A new report by The Institute of Historic Building Conservation (IHBC), supported by English Heritage (EH), into England’s local authority conservation staffing, shows continued long terms cuts, with the number of conservation specialists in English councils falling by 4% in 2012, part of a devastating 33% cut since 2006.
This massive loss in conservation knowledge and specialist advice equates to the reduction of one in three conservation officer posts in local government, threatening the proper care of heritage as well as the huge investment of public monies into England’s historic environment by bodies such as the Heritage Lottery Fund.

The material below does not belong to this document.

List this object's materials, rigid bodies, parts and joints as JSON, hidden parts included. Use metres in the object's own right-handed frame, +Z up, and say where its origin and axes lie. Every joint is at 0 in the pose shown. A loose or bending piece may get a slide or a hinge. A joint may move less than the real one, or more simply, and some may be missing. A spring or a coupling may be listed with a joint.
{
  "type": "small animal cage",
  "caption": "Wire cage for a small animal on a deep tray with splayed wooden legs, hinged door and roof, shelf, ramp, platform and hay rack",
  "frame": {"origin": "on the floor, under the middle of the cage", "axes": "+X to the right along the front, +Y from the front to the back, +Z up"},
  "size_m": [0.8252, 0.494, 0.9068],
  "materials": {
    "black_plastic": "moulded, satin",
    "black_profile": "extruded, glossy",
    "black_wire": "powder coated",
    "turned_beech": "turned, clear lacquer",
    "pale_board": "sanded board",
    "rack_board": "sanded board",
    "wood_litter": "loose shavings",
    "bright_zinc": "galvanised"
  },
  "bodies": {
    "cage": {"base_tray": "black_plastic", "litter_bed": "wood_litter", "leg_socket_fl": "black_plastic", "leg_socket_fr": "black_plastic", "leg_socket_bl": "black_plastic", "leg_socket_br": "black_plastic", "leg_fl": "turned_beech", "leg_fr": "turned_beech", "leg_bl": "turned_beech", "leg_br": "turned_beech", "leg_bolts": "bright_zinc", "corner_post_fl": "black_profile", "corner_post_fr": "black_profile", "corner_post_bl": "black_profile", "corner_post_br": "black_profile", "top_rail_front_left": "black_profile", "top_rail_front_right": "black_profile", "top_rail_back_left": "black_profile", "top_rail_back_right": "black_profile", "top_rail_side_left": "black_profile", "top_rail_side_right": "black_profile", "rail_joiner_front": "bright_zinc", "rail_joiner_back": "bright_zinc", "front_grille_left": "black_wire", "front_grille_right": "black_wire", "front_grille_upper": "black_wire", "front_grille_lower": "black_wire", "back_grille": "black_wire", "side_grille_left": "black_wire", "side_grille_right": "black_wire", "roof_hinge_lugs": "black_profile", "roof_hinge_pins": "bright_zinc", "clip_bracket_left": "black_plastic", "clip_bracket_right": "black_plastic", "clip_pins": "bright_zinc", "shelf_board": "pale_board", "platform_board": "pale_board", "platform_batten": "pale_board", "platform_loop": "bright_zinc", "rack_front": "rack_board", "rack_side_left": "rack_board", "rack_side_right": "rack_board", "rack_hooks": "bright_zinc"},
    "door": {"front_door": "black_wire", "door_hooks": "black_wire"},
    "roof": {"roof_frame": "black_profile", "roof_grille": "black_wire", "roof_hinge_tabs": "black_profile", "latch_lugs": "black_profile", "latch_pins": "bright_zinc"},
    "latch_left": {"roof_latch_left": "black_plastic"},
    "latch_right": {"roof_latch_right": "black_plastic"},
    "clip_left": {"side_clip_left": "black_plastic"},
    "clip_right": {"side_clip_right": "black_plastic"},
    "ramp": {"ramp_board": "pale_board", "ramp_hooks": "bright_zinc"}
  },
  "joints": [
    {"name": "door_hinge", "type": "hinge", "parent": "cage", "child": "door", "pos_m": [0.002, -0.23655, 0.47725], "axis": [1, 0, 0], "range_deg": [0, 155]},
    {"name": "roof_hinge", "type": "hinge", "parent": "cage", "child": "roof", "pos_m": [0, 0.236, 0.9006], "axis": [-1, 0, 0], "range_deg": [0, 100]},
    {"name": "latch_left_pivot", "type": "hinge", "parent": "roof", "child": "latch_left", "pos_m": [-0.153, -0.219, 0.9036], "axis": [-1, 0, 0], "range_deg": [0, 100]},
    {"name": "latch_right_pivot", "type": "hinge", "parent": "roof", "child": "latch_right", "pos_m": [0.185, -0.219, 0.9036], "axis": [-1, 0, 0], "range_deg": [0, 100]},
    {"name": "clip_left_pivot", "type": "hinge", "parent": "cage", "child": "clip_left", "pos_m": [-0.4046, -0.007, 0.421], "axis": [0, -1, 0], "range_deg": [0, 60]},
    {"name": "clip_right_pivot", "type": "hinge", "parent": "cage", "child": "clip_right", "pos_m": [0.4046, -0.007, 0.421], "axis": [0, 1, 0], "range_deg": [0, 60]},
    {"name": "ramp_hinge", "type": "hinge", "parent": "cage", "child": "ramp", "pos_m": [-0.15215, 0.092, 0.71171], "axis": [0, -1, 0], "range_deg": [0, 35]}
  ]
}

The 2013 Annual Report on Local Authority Staff Resources, is based on survey work carried out in partnership between the IHBC, English Heritage, and the Association of Local Government Archaeological Officers (ALGAO). It covers annual surveys of the levels of expert advice available for building conservation and archaeology within local authorities, which have been collected consistently since 2006.
‘The relentless government cuts in conservation officer posts is putting our local historic buildings seriously at risk. If it continues at this pace for 20 years there will be no conservation officers left in England’ says new IHBC Chair Mike Brown.

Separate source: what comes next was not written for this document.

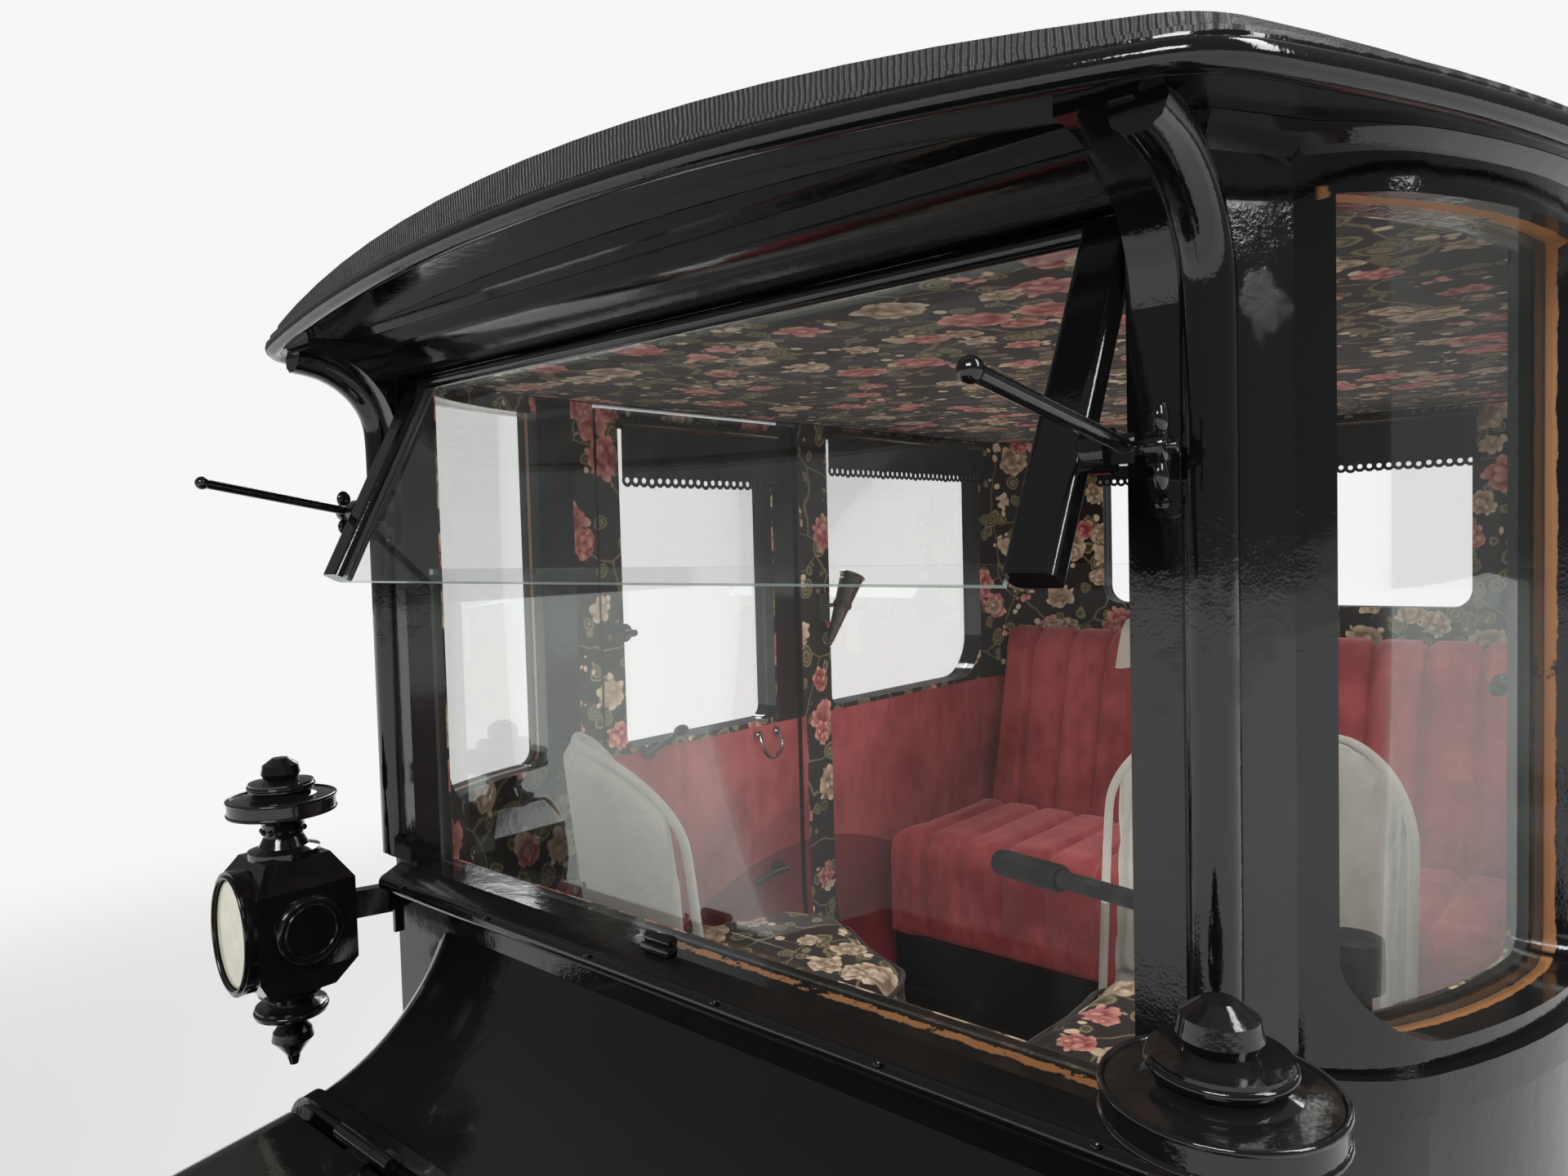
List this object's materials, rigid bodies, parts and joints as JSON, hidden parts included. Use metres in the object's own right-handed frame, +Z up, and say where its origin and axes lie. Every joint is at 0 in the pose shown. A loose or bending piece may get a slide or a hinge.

‘One in four local authorities now have no conservation officer or, at best, have very limited part time advice. The scale of the cutbacks identified in this research means that we really must question the capacity of many local authorities to cope with even their statutory conservation duties.’
Local Heritage at Risk
Local authorities play a vital role in protecting England’s heritage. They are responsible, through the planning system, for making decisions on how places change and how heritage is protected and developed as part of that process. When a local authority does not have access to that advice, or that advice is stretched, then decisions are made that put local heritage buildings at risk, the planning process can be slowed down and decisions are taken without the full understanding of their implications.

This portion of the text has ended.